It was quite the image. Ohio State coach Urban Meyer, crumbled to his knees on the sideline, clutching his head in pain.
For most of the month, Meyer has been peppered with questions about his health and future in coaching.
Today he opened up about it in an interview with Yahoo Sports.
He said the cause of the discomfort links back to a congenital arachnoid cyst in his brain, which has led to severe headaches at times in his career.
“Over the last few years, I’ve felt better and, with the help of my doctors, learned to manage it and monitor it with medication,” Meyer said in a phone interview with Yahoo Sports. “I’m optimistic that this time won’t be any different.”
Meyer decided to outline his medical history because of persistent questions about his future as Ohio State’s coach.
Asked yesterday at a press conference to address rumors that this may be his last year coaching, the 54-year-old Meyer said, “I plan on coaching.” Asked if he would definitely return to Ohio State next year, he answered, “Yes.”
Meyer, who is under contract through the 2021 season, missed training camp and the first three games this season over his handling of domestic abuse allegations against now-fired assistant Zach Smith.
Then there was the moment he dropped to his knees in pain on October 6, followed by speculation from experts that he didn’t look well in the loss to Purdue ten days ago.
Ohio State is aware of the image problem this photo, and others like it, have caused this month.
“The past four years, we’ve been working closely with coach Meyer to monitor and manage the symptoms that have risen from his enlarged congenital arachnoid cyst,” said Dr. Andrew Thomas, Meyer’s personal physician and the chief clinical officer at Ohio State’s Wexner Medical Center. “This includes aggressive headaches, which have particularly flared up the past two years.”

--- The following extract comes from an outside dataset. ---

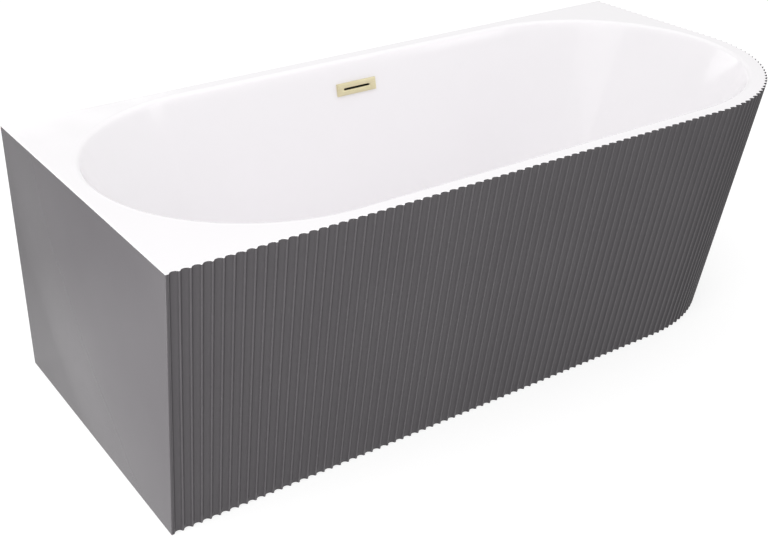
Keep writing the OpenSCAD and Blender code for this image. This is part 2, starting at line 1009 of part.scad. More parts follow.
module plug_stem() {
    color(zinc)
    union() {
        translate([0, 0, stem_foot])
            cylinder(r = stem_r, h = cap_z - stem_foot);
        translate([0, 0, spring_top])
            cylinder(r = spring_r, h = stem_collar_t);
        translate([0, 0, seal_z - boss_h])
            cylinder(r = boss_r, h = cap_z - seal_z + boss_h);
    }
}

module plug_spring() {
    color(zinc)
    translate([0, 0, spring_z])
        difference() {
            cylinder(r = spring_r, h = spring_top - spring_z);
            translate([0, 0, -cut])
                cylinder(r = stem_r + 0.5, h = spring_top - spring_z + 2 * cut);
        }
}

module plug_guide() {
    color(white_plastic)
    difference() {
        union() {
            translate([0, 0, guide_z])
                cylinder(r = guide_r, h = guide_top - guide_z);
            intersection() {
                for (turn = [0, 60, 120])
                    rotate([0, 0, turn])
                        translate([-tail_r, -arm_t / 2, guide_z])
                            cube([2 * tail_r, arm_t, arm_h]);
                translate([0, 0, guide_z])
                    cylinder(r = tail_r - tail_wall, h = arm_h);
            }
        }
        translate([0, 0, guide_z - cut])
            cylinder(r = stem_r + run_gap, h = guide_top - guide_z + 2 * cut);
        translate([0, 0, spring_z])
            cylinder(r = spring_r + 0.3, h = guide_top - spring_z + cut);
    }
}

module waste_gasket() {
    color(rubber)
    translate([0, 0, body_top])
        difference() {
            cylinder(r = body_flange_r, h = gasket_under_t);
            translate([0, 0, -cut])
                cylinder(r = waste_hole_r, h = gasket_under_t + 2 * cut);
        }
}

module waste_body() {
    color(white_plastic)
    difference() {
        union() {
            translate([0, 0, body_top - body_flange_t])
                cylinder(r = body_flange_r, h = body_flange_t);
            translate([0, 0, body_bottom])
                cylinder(r = body_r, h = body_top - body_bottom);
            translate([0, 0, trap_top - drain_reach])
                cylinder(r = drain_r, h = drain_l + cut);
            translate([0, 0, pipe_z])
                rotate([-90, 0, 0])
                    cylinder(r = socket_r, h = inlet_y);
        }
        translate([0, 0, body_bottom + body_floor])
            cylinder(r = tail_r + slip_gap, h = body_top - body_bottom);
        translate([0, 0, trap_top - drain_reach - cut])
            cylinder(r = drain_r - pipe_wall, h = drain_l + body_floor + 2 * cut);
        translate([0, inlet_seat, pipe_z])
            rotate([-90, 0, 0])
                cylinder(r = overflow_pipe_r + slip_gap, h = inlet_y);
        translate([0, 0, pipe_z])
            rotate([-90, 0, 0])
                cylinder(r = overflow_pipe_r - pipe_wall, h = inlet_y);
    }
}

// The trap under the waste, with a cleaning cap on the left and its outlet on the right
trap_mid = (trap_top + trap_clear) / 2;
outlet_socket_r = outlet_r + 1.5;
outlet_z = trap_clear + outlet_socket_r + hair_gap;
outlet_socket_l = 22;
outlet_socket_x = trap_r + outlet_socket_l;
outlet_bend = 45;
outlet_seat = trap_r + 8;
trap_cap_r = 16;
trap_cap_h = 8;
trap_cap_x = -trap_r - 6;
trap_round = 8;

module trap_body() {
    color(white_plastic)
    difference() {
        union() {
            rotate_extrude()
                polygon([
                    [0, trap_clear],
                    [trap_r - trap_round, trap_clear],
                    [trap_r - trap_round / 3, trap_clear + trap_round / 3],
                    [trap_r, trap_clear + trap_round],
                    [trap_r, trap_top - trap_round / 2],
                    [trap_r - trap_round / 2, trap_top],
                    [0, trap_top],
                ]);
            translate([0, 0, outlet_z])
                rotate([0, 90, 0])
                    cylinder(r = outlet_socket_r, h = outlet_socket_x);
            translate([trap_cap_x, 0, trap_mid])
                rotate([0, 90, 0])
                    cylinder(r = trap_cap_r - 2, h = trap_r);
        }
        translate([0, 0, trap_top - drain_reach - slip_gap])
            cylinder(r = drain_r + slip_gap, h = 2 * drain_reach);
        translate([outlet_seat, 0, outlet_z])
            rotate([0, 90, 0])
                cylinder(r = outlet_r + slip_gap, h = outlet_socket_x);
    }
}

module trap_cap() {
    color(black_plastic)
    translate([trap_cap_x, 0, trap_mid])
        rotate([0, -90, 0])
            difference() {
                cylinder(r = trap_cap_r, h = trap_cap_h);
                for (turn = [0 : 45 : 315])
                    rotate([0, 0, turn])
                        translate([trap_cap_r + 1, 0, 2])
                            cylinder(r = 3, h = trap_cap_h);
            }
}

outlet_end = bath_w / 2 - 2;
outlet_turn_x = outlet_x - outlet_bend;

module outlet_pipe() {
    color(white_plastic)
    union() {
        translate([outlet_seat, 0, outlet_z])
            rotate([0, 90, 0])
                pipe(outlet_r, outlet_turn_x - outlet_seat);
        translate([outlet_turn_x, 0, outlet_z])
            rotate([90, 0, 0])
                rotate([0, 90, 0])
                    quarter_bend(outlet_r, outlet_bend);
        translate([outlet_x, outlet_bend, outlet_z])
            rotate([-90, 0, 0])
                pipe(outlet_r, outlet_end - outlet_bend);
    }
}

// A ribbed slip nut along Z from the origin, over a pipe and against its socket
nut_reach = 12;

module slip_nut(pipe_r, outer_r, h) {
    difference() {
        cylinder(r = outer_r, h = h);
        translate([0, 0, -cut])
            cylinder(r = pipe_r + slip_gap, h = h + 2 * cut);
        for (turn = [0 : 30 : 330])
            rotate([0, 0, turn])
                translate([outer_r + 1, 0, -cut])
                    cylinder(r = 2.5, h = h + 2 * cut);
    }
}

module slip_nuts() {
    color(black_plastic)
    union() {
        translate([0, pipe_y, socket_z - nut_reach])
            slip_nut(overflow_pipe_r, socket_r + 3, nut_reach);
        translate([0, inlet_y, pipe_z])
            rotate([-90, 0, 0])
                slip_nut(overflow_pipe_r, socket_r + 3, nut_reach);
        translate([0, 0, trap_top])
            slip_nut(drain_r, drain_r + 7, nut_t);
        translate([outlet_socket_x, 0, outlet_z])
            rotate([0, 90, 0])
                slip_nut(outlet_r, outlet_socket_r + 4, nut_reach);
    }
}

bath_shell();
fluted_apron();
end_panel();
back_panel();
deck_batten_left();
deck_batten_back();
corner_strip_front();
corner_strip_back();
corner_strip_end();
base_board();
frame_rail(-1);  // frame_rail_front
frame_rail(1);  // frame_rail_back
cross_member(member_x[0]);  // cross_member_left
cross_member(member_x[1]);  // cross_member_middle
cross_member(member_x[2]);  // cross_member_right
tube_caps();
frame_bolts();
apron_brackets();
back_brackets();
bracket_screws();
foot_stud(foot_at[0]);  // foot_stud_1
foot_stud(foot_at[1]);  // foot_stud_2
foot_stud(foot_at[2]);  // foot_stud_3
foot_stud(foot_at[3]);  // foot_stud_4
foot_stud(foot_at[4]);  // foot_stud_5
foot_pad(foot_at[0]);  // foot_pad_1
foot_pad(foot_at[1]);  // foot_pad_2
foot_pad(foot_at[2]);  // foot_pad_3
foot_pad(foot_at[3]);  // foot_pad_4
foot_pad(foot_at[4]);  // foot_pad_5
stud_nuts(weld_nut_z, weld_nut_h);  // weld_nuts
stud_nuts(lock_nut_z, lock_nut_h);  // lock_nuts
overflow_plate();
overflow_gasket();
overflow_body();
overflow_screws();
overflow_pipe();
waste_flange();
plug_cap();
plug_seal();
plug_stem();
plug_spring();
plug_guide();
waste_gasket();
waste_body();
slip_nuts();
trap_body();
trap_cap();
outlet_pipe();
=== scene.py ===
from math import atan2, radians

import bmesh
import bpy
import numpy as np
from mathutils import Matrix, Vector


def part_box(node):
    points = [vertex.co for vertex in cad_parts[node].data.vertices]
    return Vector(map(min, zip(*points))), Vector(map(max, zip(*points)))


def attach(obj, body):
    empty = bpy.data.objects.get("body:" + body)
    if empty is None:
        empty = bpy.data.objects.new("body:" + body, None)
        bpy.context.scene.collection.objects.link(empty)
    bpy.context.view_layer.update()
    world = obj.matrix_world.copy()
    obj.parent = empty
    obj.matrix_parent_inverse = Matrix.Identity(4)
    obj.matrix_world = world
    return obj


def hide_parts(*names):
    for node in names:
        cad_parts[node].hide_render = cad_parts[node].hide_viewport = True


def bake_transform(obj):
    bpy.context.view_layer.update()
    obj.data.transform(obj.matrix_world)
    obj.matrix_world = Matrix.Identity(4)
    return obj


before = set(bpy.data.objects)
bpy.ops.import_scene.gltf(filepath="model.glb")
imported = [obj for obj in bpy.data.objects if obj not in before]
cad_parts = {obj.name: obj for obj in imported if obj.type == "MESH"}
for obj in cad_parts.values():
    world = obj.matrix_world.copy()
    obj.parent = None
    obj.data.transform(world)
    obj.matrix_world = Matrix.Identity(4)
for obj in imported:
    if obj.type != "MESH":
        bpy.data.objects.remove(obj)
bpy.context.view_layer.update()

# Bath shell: one sheet of white acrylic, drawn over a mould into deck and basin and backed
# with glass fibre. The apron and the panels stand in a step round its underside, so that
# only a thin lip shows over them, with the flutes of the apron in its edge.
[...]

So what, exactly, is an arachnoid cyst?
“It’s a benign cyst on the membrane tissue that covers the brain,” says Dr. Robert Brodner, a board-certified neurosurgeon at Good Samaritan Medical Center in West Palm Beach. “They occur congenitally in about 5 to 6 percent of the population — with the vast majority being asymptomatic.”
In other words, most people who have one are never even aware of it.
However, sometimes people do suffer symptoms (as was described in Sports Illustrated of Meyer experiencing two episodes of blinding head pain while on the sidelines during games in 1998 and 2003). When that happens, it’s because, says Brodner, “Over time, the cyst can slowly, progressively enlarge as it imbibes spinal fluid. The enlargement can then exert pressure on the part of the brain in closest proximity to the cyst.”
The associated symptoms depend on which part of the brain is being pressured. But, Brodner said, the most common ones are “headaches, nausea, vomiting and gait disturbance.”
From the 2009 book, Urban’s Way:
“Since his days when he blacked out and nearly fell while on the sidelines as an assistant at Notre Dame, Meyer had tried to learn how to better control his emotions. It turned out to be an arachnoid cyst on his brain, benign, but it also caused severe migraines when aggravated by emotional stress. The doctors told Meyer to “cool it with the screaming and yelling”, which he did until he became a head coach at Utah. During a game against Oregon, in a tense moment or the fourth quarter, he almost passed out. Doctors helped him pinpoint those emotional outbursts – usually, in the fourth quarter – and he began to alter his behavior pattern.”
Meyer had brain surgery in the spring of 2014 after suffering consistent headaches for nearly a month.
The complex surgery removed a subdural fluid collection caused by the cyst to relieve increased intracranial pressure, according to Dr. Thomas.
Meyer reiterated to Yahoo Sports that he has no plans to step down at Ohio State, but wanted to be fully transparent about his health issues to alleviate questions about his future.
“I just want people to know what’s going on,” Meyer said. “I’ve been dealing with this for several years.”
Meyer was diagnosed with the cyst in his brain back in 1998 while an assistant coach at Notre Dame. Throughout his coaching career, he’s been prone to severe headaches.
After the 2014 surgery, Meyer had been able to manage the pain. It flared up at times in 2015 and 2016.
But the past two seasons, he’s endured what he calls “severe pain” at times.
Through medication and monitoring by his doctors, Meyer has been able to manage this.
But he admits there have been times that he has to manage how intense he can be at practice and during a game.